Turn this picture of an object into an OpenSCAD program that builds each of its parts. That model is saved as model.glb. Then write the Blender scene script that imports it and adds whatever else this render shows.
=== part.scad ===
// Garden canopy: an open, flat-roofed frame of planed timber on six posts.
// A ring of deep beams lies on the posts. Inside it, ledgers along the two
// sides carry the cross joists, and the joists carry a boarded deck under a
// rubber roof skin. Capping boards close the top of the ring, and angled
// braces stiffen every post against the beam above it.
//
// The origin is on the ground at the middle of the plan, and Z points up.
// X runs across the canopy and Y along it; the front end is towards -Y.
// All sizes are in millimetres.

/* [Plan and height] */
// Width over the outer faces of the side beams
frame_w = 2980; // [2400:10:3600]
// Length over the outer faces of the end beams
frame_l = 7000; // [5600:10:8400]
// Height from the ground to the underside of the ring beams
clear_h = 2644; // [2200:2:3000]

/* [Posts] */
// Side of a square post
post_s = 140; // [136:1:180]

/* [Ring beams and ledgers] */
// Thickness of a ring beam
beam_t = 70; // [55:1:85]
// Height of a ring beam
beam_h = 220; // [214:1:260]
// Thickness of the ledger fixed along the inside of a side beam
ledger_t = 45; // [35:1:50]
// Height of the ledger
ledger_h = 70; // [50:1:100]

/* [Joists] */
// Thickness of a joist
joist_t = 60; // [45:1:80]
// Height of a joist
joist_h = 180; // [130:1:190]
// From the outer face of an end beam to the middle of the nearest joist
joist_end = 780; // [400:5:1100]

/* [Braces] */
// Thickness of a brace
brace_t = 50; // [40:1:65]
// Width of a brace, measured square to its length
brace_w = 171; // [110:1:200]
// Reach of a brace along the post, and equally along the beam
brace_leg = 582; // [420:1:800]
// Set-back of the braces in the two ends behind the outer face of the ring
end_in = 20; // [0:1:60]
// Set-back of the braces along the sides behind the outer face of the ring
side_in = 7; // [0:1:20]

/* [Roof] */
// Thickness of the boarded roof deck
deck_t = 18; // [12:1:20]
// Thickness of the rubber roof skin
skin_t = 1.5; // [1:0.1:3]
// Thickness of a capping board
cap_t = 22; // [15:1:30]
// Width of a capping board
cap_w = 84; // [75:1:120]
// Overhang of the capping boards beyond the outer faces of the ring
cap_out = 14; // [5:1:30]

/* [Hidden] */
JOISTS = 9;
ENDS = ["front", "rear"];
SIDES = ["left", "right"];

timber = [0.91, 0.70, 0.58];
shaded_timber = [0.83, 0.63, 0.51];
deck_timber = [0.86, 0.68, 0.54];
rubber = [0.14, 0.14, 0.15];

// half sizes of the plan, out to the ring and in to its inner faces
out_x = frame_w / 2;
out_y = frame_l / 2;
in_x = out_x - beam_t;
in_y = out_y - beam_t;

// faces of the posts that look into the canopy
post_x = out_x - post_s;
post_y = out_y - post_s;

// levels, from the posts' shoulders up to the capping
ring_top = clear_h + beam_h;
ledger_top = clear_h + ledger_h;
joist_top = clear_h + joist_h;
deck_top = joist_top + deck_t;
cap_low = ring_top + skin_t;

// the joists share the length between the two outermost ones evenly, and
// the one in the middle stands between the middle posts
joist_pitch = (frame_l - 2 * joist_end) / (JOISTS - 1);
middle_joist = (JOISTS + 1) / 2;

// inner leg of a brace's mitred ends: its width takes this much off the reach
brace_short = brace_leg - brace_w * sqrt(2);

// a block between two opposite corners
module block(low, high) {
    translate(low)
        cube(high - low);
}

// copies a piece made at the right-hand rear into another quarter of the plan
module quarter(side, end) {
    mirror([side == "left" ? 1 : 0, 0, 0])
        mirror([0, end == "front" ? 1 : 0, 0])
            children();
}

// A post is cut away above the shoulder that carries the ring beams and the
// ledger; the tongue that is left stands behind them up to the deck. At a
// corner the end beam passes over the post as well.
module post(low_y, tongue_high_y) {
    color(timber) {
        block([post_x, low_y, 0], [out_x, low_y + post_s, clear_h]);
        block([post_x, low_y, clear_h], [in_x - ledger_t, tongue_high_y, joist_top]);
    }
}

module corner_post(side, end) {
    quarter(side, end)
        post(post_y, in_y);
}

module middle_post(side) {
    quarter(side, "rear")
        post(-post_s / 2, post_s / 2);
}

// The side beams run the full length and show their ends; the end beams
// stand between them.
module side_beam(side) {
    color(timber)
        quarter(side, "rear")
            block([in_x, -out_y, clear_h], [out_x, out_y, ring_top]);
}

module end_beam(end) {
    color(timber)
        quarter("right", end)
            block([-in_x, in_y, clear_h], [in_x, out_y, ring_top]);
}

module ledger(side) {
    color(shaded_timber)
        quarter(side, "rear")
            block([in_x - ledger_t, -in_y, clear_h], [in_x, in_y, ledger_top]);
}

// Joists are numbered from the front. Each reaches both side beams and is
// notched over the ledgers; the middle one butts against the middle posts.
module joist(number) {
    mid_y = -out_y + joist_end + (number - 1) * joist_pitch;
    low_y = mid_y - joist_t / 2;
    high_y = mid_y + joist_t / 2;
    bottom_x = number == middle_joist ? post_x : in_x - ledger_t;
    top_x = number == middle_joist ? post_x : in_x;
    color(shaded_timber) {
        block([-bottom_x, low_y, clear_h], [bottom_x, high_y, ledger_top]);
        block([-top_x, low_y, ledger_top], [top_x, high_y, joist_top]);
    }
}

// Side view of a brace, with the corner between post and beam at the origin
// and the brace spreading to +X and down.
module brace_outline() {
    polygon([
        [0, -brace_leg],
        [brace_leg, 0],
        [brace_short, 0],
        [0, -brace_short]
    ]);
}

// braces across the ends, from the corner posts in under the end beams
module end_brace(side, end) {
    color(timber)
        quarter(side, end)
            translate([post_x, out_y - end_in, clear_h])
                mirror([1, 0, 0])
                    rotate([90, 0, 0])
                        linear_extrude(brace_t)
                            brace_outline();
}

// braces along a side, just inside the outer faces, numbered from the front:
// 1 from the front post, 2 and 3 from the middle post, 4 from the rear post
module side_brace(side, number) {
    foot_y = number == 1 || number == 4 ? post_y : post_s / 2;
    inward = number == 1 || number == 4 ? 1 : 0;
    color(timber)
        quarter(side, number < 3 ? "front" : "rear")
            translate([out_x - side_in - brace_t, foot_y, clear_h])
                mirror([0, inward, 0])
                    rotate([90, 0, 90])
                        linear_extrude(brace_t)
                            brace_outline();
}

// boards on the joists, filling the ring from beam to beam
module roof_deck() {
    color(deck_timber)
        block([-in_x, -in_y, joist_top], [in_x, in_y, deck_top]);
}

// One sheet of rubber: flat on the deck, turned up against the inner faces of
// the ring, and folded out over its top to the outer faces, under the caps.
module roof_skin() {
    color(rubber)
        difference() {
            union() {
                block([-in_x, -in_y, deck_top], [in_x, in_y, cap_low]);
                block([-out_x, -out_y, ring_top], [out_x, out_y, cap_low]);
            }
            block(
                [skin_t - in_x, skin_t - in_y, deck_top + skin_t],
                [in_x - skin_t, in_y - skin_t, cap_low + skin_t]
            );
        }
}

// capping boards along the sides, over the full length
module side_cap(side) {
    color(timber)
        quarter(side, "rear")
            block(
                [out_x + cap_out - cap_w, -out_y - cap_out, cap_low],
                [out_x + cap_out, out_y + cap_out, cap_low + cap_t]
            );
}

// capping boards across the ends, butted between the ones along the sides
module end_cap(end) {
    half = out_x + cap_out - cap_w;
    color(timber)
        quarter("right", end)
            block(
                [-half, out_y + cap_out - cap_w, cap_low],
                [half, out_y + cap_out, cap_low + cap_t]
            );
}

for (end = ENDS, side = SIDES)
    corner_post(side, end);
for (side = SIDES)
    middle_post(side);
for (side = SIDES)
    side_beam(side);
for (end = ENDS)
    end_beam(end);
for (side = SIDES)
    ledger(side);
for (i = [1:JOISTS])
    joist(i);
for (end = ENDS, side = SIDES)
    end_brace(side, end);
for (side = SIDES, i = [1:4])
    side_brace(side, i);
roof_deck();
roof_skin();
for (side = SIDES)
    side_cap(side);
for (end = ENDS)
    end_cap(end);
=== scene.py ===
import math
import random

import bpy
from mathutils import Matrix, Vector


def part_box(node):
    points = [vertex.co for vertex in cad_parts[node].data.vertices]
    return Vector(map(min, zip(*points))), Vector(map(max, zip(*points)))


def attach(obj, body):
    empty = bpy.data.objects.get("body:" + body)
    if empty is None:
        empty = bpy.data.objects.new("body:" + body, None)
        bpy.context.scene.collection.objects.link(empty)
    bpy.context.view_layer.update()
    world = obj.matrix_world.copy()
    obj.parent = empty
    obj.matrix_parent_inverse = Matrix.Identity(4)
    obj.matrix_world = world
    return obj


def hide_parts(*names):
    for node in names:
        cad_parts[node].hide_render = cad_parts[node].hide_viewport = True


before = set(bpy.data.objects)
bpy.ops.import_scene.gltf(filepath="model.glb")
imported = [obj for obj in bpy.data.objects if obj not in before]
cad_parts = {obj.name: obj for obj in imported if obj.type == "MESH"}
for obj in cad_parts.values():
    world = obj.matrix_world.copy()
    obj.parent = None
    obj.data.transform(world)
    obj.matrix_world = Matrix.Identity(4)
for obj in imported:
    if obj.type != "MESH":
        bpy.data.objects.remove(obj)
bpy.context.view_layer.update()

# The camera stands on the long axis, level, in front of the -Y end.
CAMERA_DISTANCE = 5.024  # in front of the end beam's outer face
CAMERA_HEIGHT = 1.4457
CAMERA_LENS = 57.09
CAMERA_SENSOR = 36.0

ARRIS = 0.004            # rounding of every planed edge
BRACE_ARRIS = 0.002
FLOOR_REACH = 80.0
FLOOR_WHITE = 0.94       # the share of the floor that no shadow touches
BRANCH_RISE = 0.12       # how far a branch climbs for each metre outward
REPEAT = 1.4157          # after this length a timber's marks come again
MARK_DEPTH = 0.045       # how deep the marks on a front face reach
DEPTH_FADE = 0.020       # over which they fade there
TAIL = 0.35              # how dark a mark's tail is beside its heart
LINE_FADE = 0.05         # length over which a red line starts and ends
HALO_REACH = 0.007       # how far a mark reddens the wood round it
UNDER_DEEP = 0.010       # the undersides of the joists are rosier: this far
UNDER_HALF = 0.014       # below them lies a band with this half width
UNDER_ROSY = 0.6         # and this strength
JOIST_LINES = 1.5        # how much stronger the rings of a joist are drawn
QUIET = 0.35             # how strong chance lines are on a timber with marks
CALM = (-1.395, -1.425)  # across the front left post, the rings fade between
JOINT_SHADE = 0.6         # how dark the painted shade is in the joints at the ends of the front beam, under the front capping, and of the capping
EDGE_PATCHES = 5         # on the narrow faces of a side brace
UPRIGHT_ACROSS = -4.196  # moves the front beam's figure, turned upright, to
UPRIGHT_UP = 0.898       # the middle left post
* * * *
* **WHAT THIS TASK INVOLVES**
Taking the lines above, repeat exactly those from the line that contains "ones along the sides" through the line that contains "obj.matrix_parent_inverse = Matrix.Identity(4)", and both of those lines as well. Include nothing else.

* **EXERCISE OUTPUT**
// capping boards across the ends, butted between the ones along the sides
module end_cap(end) {
    half = out_x + cap_out - cap_w;
    color(timber)
        quarter("right", end)
            block(
                [-half, out_y + cap_out - cap_w, cap_low],
                [half, out_y + cap_out, cap_low + cap_t]
            );
}

for (end = ENDS, side = SIDES)
    corner_post(side, end);
for (side = SIDES)
    middle_post(side);
for (side = SIDES)
    side_beam(side);
for (end = ENDS)
    end_beam(end);
for (side = SIDES)
    ledger(side);
for (i = [1:JOISTS])
    joist(i);
for (end = ENDS, side = SIDES)
    end_brace(side, end);
for (side = SIDES, i = [1:4])
    side_brace(side, i);
roof_deck();
roof_skin();
for (side = SIDES)
    side_cap(side);
for (end = ENDS)
    end_cap(end);
=== scene.py ===
import math
import random

import bpy
from mathutils import Matrix, Vector


def part_box(node):
    points = [vertex.co for vertex in cad_parts[node].data.vertices]
    return Vector(map(min, zip(*points))), Vector(map(max, zip(*points)))


def attach(obj, body):
    empty = bpy.data.objects.get("body:" + body)
    if empty is None:
        empty = bpy.data.objects.new("body:" + body, None)
        bpy.context.scene.collection.objects.link(empty)
    bpy.context.view_layer.update()
    world = obj.matrix_world.copy()
    obj.parent = empty
    obj.matrix_parent_inverse = Matrix.Identity(4)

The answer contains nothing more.